The second information to which sir Charles referred, was that which charged Mr. Alexander with a libel on the king, and the duke of Wellington, and the rest of his Majesty's ministers, a mode of mixing up the king with the responsible ministers, which he consisidered unworthy of the reverence due to the constitutional character of the sovereign. Part of the libel actually introduced into this charge was, that "his Majesty had lately evinced, more than ever, a marked coolness towards the duke of Wellington." Had any thing so odious and oppressive ever been heard of, since the days of the Star-chamber, as to prosecute a man for saying that a minister had been coldly received by the king? It was further charged to be a libel, that the publication called his grace an "imperious minister," which no human being could doubt who had observed his grace's conduct; that he was an "ambitious minister,"

which he might be called with perfeet truth, and which neither he nor any other man had any right to complain of.

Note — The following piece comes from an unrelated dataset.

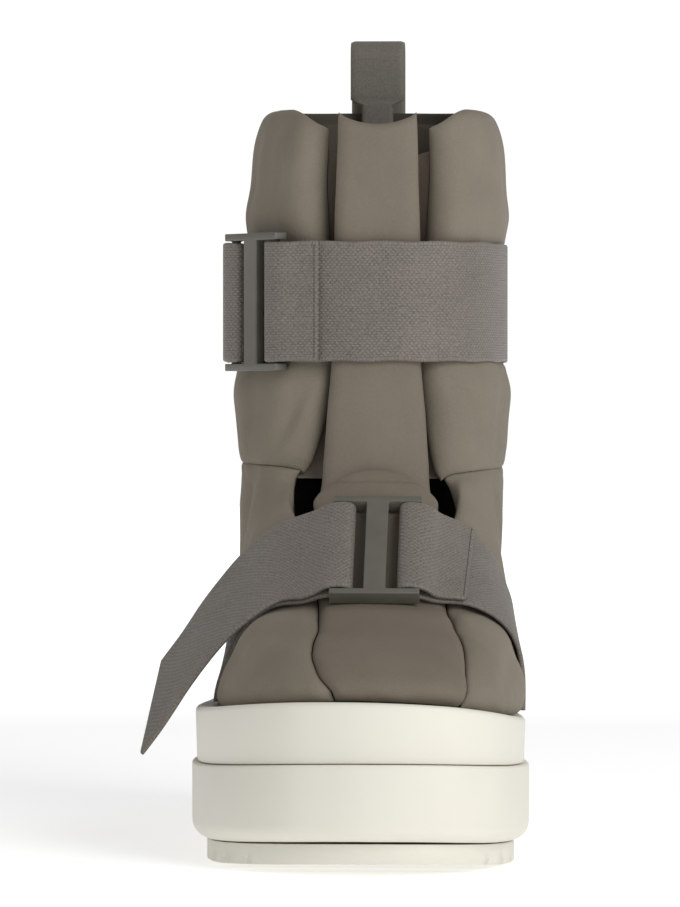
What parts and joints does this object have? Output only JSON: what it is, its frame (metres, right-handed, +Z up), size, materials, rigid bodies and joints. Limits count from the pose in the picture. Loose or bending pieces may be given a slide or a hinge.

Then his majesty was alleged to be libelled because it was said, that, by the measures of his ministers, he had been rendered unpopular; and the Attorney-general was stated to have maintained at the trial, that it was a libel to represent the feelings or opinions of the king as being under the coercion of his ministers. Such doctrine was adapted only to the reign of Tiberius. It was no libel to represent the personal opinions of the sovereign as erroneous, provided no moral guilt was imputed. On this information, however, the defendant had been found guilty of a libel on the king, but the jury had acquitted him of libelling the ministers, thereby finding, that all he had said of the duke of Wellington and his colleagues, and which it was oppressive and unjust to have charged as a libel, was no more than any man was entitled to say of them; and even as to the part on which the jury found the defend- . ant guilty, they felt the harshness of the prosecution, looking at the state of public discussion at the time, and recommended him so strongly to the merciful consideration of the court, that the Attorney-general did not think proper to bring him up for judgment.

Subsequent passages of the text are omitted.